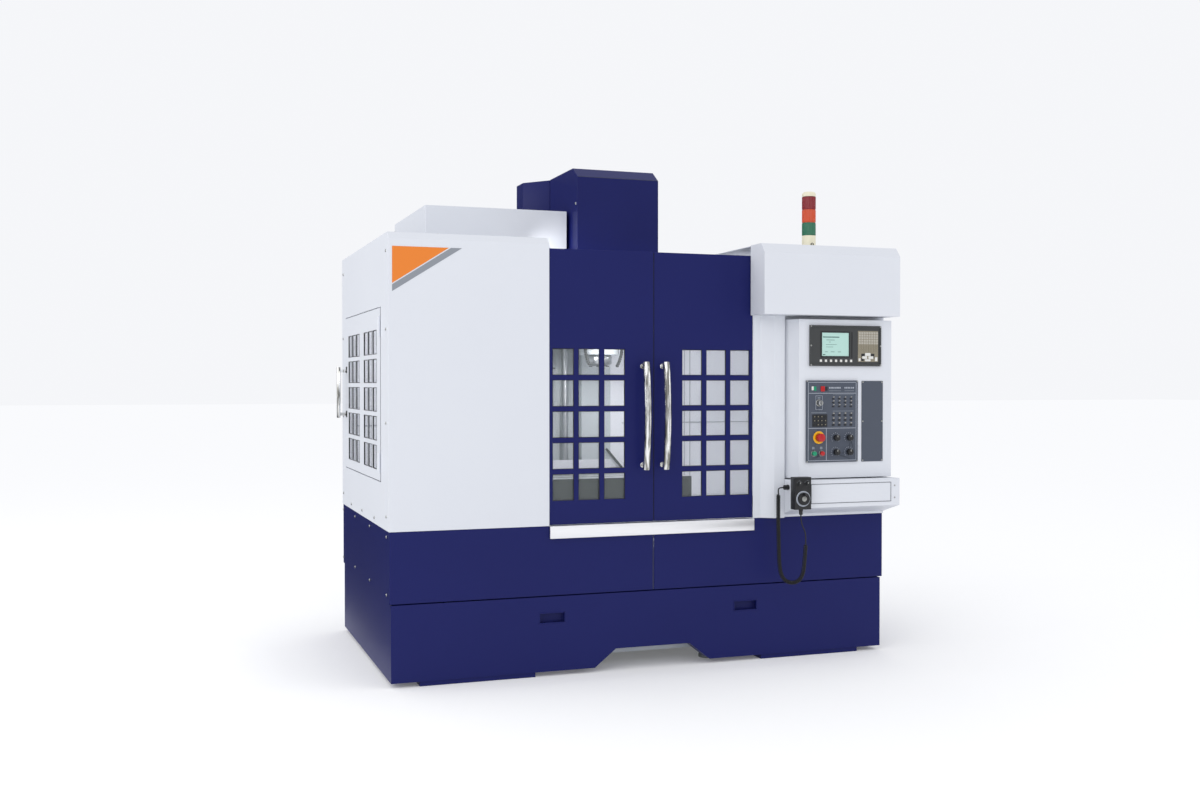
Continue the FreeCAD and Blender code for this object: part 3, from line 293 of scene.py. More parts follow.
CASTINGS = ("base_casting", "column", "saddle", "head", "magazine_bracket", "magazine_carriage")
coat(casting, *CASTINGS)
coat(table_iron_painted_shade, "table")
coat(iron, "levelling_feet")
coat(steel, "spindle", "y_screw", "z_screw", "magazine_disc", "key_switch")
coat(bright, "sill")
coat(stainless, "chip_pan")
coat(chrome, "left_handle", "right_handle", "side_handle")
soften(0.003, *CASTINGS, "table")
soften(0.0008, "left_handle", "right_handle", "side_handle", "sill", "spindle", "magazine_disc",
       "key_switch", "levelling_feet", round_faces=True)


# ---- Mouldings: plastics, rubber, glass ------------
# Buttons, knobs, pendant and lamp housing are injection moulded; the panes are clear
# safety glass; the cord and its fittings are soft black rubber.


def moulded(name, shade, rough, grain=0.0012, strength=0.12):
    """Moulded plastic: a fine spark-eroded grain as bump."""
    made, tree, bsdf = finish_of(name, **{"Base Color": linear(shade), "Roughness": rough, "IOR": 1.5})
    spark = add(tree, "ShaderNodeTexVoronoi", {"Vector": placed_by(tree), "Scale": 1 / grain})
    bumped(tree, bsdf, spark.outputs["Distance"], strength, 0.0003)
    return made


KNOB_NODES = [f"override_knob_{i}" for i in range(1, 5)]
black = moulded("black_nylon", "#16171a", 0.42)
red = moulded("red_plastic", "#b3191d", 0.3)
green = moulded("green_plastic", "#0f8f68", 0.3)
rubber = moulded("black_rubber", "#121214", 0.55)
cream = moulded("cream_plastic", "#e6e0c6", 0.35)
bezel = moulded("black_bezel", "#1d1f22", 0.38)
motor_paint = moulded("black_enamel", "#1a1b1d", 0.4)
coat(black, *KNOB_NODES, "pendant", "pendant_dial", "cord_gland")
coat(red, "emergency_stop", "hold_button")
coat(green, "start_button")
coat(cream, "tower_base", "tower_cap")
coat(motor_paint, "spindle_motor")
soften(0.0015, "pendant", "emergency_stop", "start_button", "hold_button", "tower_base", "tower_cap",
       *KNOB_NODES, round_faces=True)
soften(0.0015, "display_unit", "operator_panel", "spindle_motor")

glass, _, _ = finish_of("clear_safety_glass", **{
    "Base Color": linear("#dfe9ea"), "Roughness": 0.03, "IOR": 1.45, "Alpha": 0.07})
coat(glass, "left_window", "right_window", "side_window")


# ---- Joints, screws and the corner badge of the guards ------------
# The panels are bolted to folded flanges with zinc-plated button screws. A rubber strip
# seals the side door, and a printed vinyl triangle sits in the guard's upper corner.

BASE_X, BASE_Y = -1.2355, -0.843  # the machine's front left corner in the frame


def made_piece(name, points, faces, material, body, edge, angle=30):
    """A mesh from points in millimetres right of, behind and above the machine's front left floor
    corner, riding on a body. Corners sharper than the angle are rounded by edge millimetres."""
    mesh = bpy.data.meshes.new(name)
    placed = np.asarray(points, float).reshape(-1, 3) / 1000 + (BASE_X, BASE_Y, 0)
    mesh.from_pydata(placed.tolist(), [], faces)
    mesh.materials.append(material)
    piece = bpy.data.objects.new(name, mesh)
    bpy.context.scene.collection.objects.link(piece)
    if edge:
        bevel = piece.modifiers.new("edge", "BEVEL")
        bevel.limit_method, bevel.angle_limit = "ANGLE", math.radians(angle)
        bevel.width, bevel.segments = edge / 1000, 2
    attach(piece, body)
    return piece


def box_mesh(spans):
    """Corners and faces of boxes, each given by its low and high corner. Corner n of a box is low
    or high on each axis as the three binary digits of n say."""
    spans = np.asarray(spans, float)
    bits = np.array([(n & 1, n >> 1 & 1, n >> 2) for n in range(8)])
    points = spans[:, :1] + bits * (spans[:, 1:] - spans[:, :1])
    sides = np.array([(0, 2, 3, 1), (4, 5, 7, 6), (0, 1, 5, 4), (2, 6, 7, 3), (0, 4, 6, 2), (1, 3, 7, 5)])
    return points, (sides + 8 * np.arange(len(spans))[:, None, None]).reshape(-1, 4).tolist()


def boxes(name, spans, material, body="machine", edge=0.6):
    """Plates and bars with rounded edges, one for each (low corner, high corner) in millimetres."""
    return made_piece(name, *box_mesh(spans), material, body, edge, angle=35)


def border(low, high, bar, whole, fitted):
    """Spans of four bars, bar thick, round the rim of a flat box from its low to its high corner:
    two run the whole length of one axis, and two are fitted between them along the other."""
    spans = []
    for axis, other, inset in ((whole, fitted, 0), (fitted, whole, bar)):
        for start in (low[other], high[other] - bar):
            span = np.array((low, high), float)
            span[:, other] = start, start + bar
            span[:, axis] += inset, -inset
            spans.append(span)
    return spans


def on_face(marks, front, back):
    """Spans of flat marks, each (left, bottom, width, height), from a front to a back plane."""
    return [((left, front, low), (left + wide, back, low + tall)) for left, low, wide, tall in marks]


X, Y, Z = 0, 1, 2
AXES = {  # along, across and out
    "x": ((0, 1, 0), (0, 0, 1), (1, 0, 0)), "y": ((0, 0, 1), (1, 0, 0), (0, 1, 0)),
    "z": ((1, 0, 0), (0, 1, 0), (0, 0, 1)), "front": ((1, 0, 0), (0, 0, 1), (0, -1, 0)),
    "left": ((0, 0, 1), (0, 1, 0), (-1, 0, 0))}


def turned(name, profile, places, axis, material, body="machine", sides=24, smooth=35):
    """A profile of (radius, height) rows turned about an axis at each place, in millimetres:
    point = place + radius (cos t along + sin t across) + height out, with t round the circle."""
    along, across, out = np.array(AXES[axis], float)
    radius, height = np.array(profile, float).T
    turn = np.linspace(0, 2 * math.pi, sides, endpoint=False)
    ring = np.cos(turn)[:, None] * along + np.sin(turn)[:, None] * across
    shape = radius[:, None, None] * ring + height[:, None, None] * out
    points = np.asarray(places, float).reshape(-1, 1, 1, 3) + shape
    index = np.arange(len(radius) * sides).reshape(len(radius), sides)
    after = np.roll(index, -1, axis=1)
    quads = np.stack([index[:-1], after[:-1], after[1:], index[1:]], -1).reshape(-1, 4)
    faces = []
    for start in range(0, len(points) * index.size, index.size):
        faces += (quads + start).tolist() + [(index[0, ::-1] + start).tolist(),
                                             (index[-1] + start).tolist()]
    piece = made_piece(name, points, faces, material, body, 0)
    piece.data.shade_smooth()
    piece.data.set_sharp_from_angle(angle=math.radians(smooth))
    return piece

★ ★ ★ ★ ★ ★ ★

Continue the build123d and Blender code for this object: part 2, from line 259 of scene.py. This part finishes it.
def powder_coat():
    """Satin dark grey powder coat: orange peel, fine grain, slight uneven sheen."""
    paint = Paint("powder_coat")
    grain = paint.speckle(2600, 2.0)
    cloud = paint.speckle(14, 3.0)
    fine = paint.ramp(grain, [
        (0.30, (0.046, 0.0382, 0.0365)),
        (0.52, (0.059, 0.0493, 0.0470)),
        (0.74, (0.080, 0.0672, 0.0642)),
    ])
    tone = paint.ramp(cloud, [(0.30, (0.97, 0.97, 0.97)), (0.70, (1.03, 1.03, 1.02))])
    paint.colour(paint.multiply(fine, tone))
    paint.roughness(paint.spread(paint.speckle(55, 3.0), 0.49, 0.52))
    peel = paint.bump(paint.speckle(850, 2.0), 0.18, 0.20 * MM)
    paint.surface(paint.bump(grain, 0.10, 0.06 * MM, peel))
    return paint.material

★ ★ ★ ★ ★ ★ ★

_WHAT TO PRODUCE_: Reproduce verbatim the lines above, from the line with "Continue the FreeCAD" through the line with "# safety glass;".

_ANSWER IN FULL_:
Continue the FreeCAD and Blender code for this object: part 3, from line 293 of scene.py. More parts follow.
CASTINGS = ("base_casting", "column", "saddle", "head", "magazine_bracket", "magazine_carriage")
coat(casting, *CASTINGS)
coat(table_iron_painted_shade, "table")
coat(iron, "levelling_feet")
coat(steel, "spindle", "y_screw", "z_screw", "magazine_disc", "key_switch")
coat(bright, "sill")
coat(stainless, "chip_pan")
coat(chrome, "left_handle", "right_handle", "side_handle")
soften(0.003, *CASTINGS, "table")
soften(0.0008, "left_handle", "right_handle", "side_handle", "sill", "spindle", "magazine_disc",
       "key_switch", "levelling_feet", round_faces=True)


# ---- Mouldings: plastics, rubber, glass ------------
# Buttons, knobs, pendant and lamp housing are injection moulded; the panes are clear
# safety glass; the cord and its fittings are soft black rubber.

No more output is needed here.